Park's voice evolves throughout the narrative, from a child parroting regime slogans to a young woman grappling with concepts like individual rights and personal agency. This transformation drives the book's emotional core more than any single dramatic event.

A Family Torn Apart

The central figures in Park's story illuminate how totalitarian systems destroy human bonds. Her mother, who sacrificed everything for her children's survival, emerges as both protector and fellow victim. Her father's decline from black market trader to dying refugee shows how quickly status can collapse under oppression.
Park's relationship with her older sister, who vanished during their escape attempt, haunts every page. The uncertainty surrounding her sister's fate demonstrates how North Korean families live with constant, unresolved loss. These aren't characters in a novel – they're real people whose suffering exposes the human cost of political isolation.
The Chinese broker who helped them cross the border represents the moral ambiguity of survival networks.
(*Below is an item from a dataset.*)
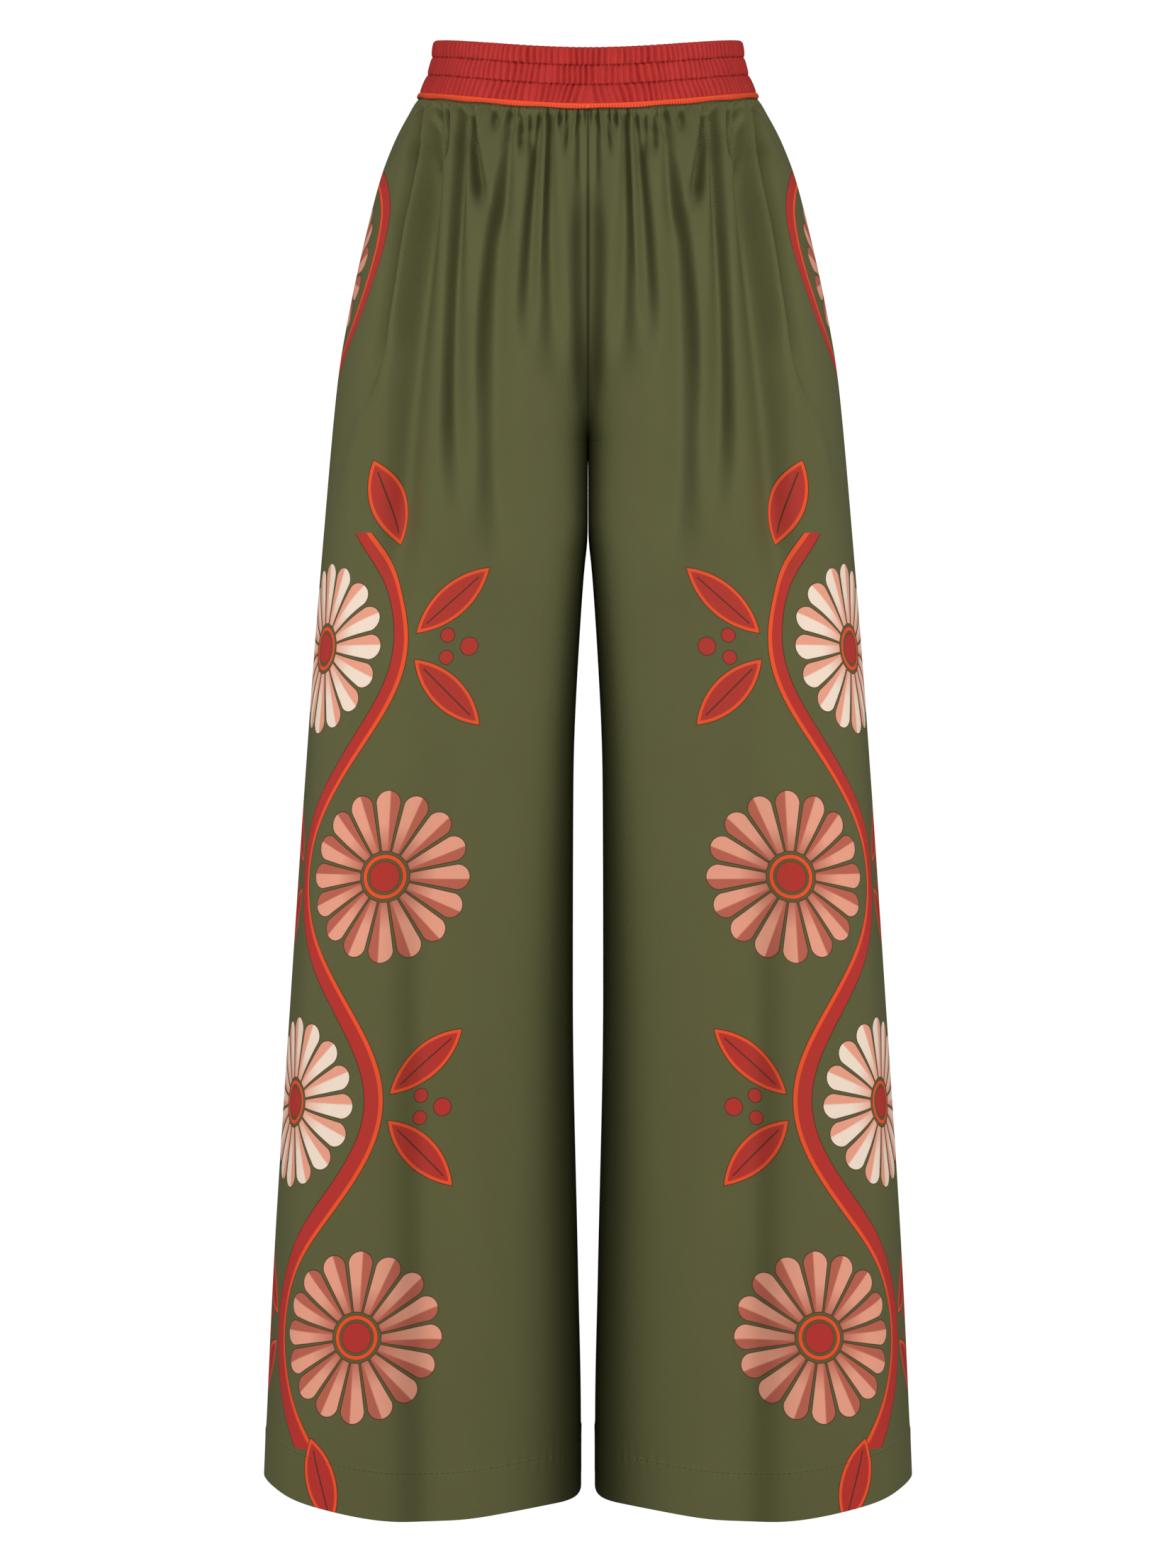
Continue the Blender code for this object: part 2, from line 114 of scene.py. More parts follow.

Neither purely exploitative nor altruistic, he embodies the complex reality of human trafficking in border regions where desperation meets opportunity.
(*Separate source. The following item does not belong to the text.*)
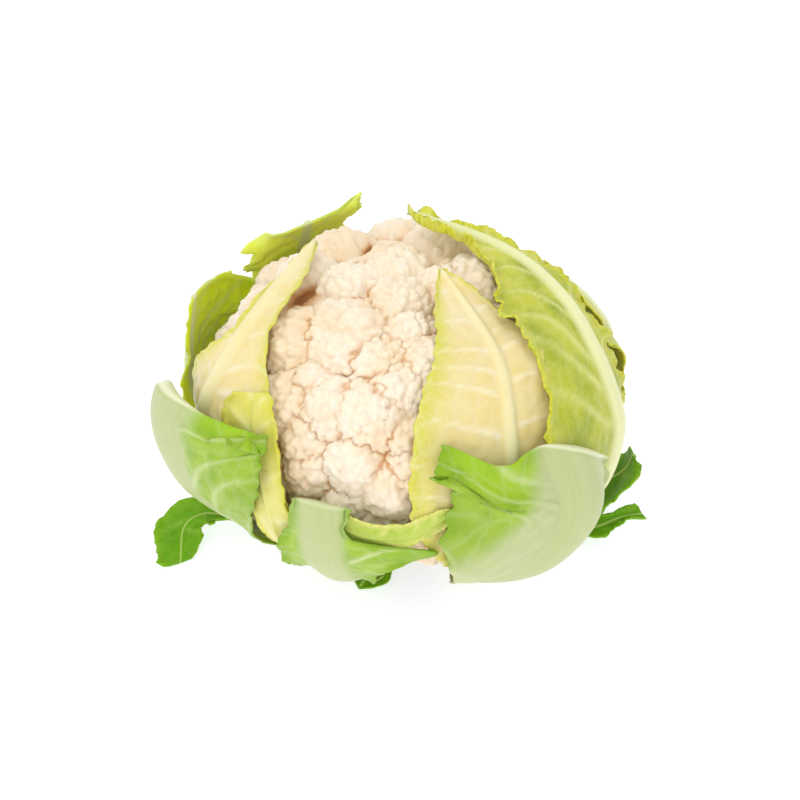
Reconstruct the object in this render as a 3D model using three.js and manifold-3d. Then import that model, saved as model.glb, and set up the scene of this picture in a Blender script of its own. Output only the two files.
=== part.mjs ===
// A trimmed cauliflower head that stands on its cut stalk: one curd, one stalk and the leaves that wrap it.
// Millimetres, +Z up. The origin is the centre of the cut face that the stalk stands on, and -Y is the front.
import * as THREE from "three";
import { mergeVertices } from "three/addons/utils/BufferGeometryUtils.js";
import Module from "manifold-3d";

const wasm = await Module();
wasm.setup();

// The head is the smooth surface that the florets reach and the leaves follow, round its own centre.
const HEAD = { radius: 87, rise: 67, drop: 62, centreHeight: 70, squareness: 2.3 };
const CORE = { radius: 72, rise: 53, drop: 38 };
const STALK = { height: 35, footRadius: 20.5, topRadius: 25, bevel: 1.5 };
const CLEARANCE = 0.35;

// Florets: the rings of the whole dome follow the golden angle, and the front ones lie as grown.
const FLORETS = { spiralCount: 46, lowestDeg: -26, radius: 17, flatness: 1, keepApart: 0.92 };
const BUDS = { count: 16, radius: 0.42, proud: 0.16, capDeg: 78 };
const CURD_MESH = { detail: 17, crowding: 1.3 };
const GOLDEN_ANGLE = Math.PI * (3 - Math.sqrt(5));

// Front florets: [azimuth deg, elevation deg, radius mm], azimuth 0 at the front and 90 at +X.
const FRONT_FLORETS = [
  [-47, 54, 19],
  [-110, 66, 13],
  [-168, 70, 15],
  [-13, 84, 14],
  [9, 64, 11],
  [-14, 51, 12],
  [-2, 42, 13],
  [-42, 38, 8],
  [104, 69, 13],
  [72, 60, 8],
  [-120, 43, 12],
  [-13, 33, 15],
  [-31, 32, 13],
  [-35, 22, 11],
  [-31, 13, 11],
  [-16, 19, 12],
  [-3, 12, 13],
  [-18, 6, 9],
  [2, 28, 8],
  [4, -3, 9],
];

const CENTRE = new THREE.Vector3(0, 0, HEAD.centreHeight);
const COLOURS = {
  curd: 0xf3e6cf,
  stalk: 0xdfe3c0,
  inner: 0xe9e2a0,
  outer: 0xb9c95a,
  trimmed: 0xb9d083,
  low: 0x6fa02a,
};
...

Freedom's Complicated Promise

Park's critique extends beyond North Korea to examine how defectors struggle with freedom itself. South Korean society, while offering safety, demands cultural assimilation that can feel like another form of erasure. The memoir explores how trauma doesn't end at freedom's border – it reshapes itself into new challenges.
The book's most profound insights concern language and thought. Park describes how Korean words for concepts like "love" or "rights" carried different meanings in North and South, forcing her to reconstruct her understanding of basic human experiences. This linguistic displacement mirrors the broader challenge of rebuilding identity after totalitarian control.
Her eventual move to America adds another layer to this exploration of belonging. Academic success at Columbia University doesn't erase the fundamental alienation of someone whose childhood was shaped by starvation and surveillance.

Unflinching Truth and Its Limits

Park's commitment to honesty creates the memoir's greatest strength and most challenging aspect. She doesn't romanticize survival or present herself as inherently heroic. The sexual violence she endured, the moral compromises her family made, and her own struggles with survivor's guilt receive the same clear-eyed treatment as moments of triumph.
However, some sections feel rushed, particularly the transition from China to Mongolia and eventual settlement in South Korea. The compressed timeline occasionally sacrifices emotional depth for narrative momentum. Readers seeking more analysis of North Korean political structure might prefer books like The Cleanest Race by B.R. Myers, which focuses more on ideological systems than personal experience.
The memoir also raises questions about representation and audience. Writing primarily for Western readers, Park sometimes over-explains North Korean cultural concepts while glossing over the geopolitical complexities that created her circumstances.

A Story That Demands Attention

In Order to Live succeeds because it refuses to let readers maintain comfortable distance from North Korean suffering. Park's story personalizes a humanitarian crisis that often remains abstract in news coverage. Her journey from propaganda victim to human rights advocate demonstrates both individual resilience and the power of bearing witness.
The book works best for readers mature enough to process descriptions of sexual violence, starvation, and psychological trauma. High school students and adults will find it accessible and deeply moving, though parents should be aware of its unflinching depictions of human trafficking and abuse.
For anyone seeking to understand modern authoritarianism or the psychology of oppression, Park's memoir provides essential insight. It's not an easy read, but it's a necessary one – a reminder that freedom's value becomes clearest through the eyes of those who've lived without it.